From where? Isère, named for the river that runs through it, the lost connective tissue between the Savoie and the Northern Rhône, a place that used to be wall to wall vines before phylloxera and has virtually disappeared since. (35,000 hectares of vines in the 19th century, down to less than 600, today.) A treasurehouse of rare cultivars like verdesse, persan, and etraire de la dhuï that Nicolas Gonin, as an ampelographer, was hugely influential in identifying and rescuing from extinction. (See this decade-old interview for more.)

How it might look on a wine list
IRUAI, mondeuse, “Oh-Mah”, SHASTA-CASCADES
In one sentence
Alpine lift and spice from the Savoie’s emblematic red, half a world away in the California wilderness.
Who made it? Chad and Michelle Westbrook Hinds, who started Methode Sauvage in 2013 and has since begun the transition from grape buyer to vine grower.

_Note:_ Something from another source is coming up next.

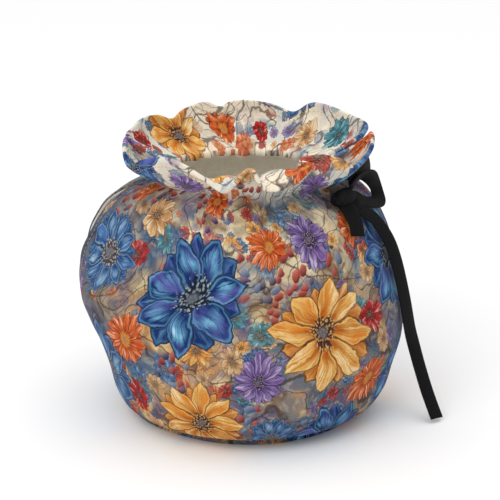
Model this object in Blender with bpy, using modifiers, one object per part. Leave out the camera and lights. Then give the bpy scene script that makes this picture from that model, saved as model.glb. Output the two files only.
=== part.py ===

From where? The new name, Iruai, is the name of their valley in Shasta. (1% of their sales go to the Shasta Indian Nation.) It reflects wines that are rooted in the southern end of the Cascade mountains in northern California’s Sisikiyou Wilderness, currently a mix of purchased fruit, leased vines, and new own-rooted plantings in the middle of nowhere.
Out of what? This is the first year “Oh-Mah” has been primarily their own young mondeuse plantings, a high-elevation own-rooted mix of cuttings from Lagier Meredith and suitcase clones brought in from the Savoie by Pax Mahle, filled out with fruit from a vineyard in El Dorado county in the Sierra Foothills at 2,700ft elevation.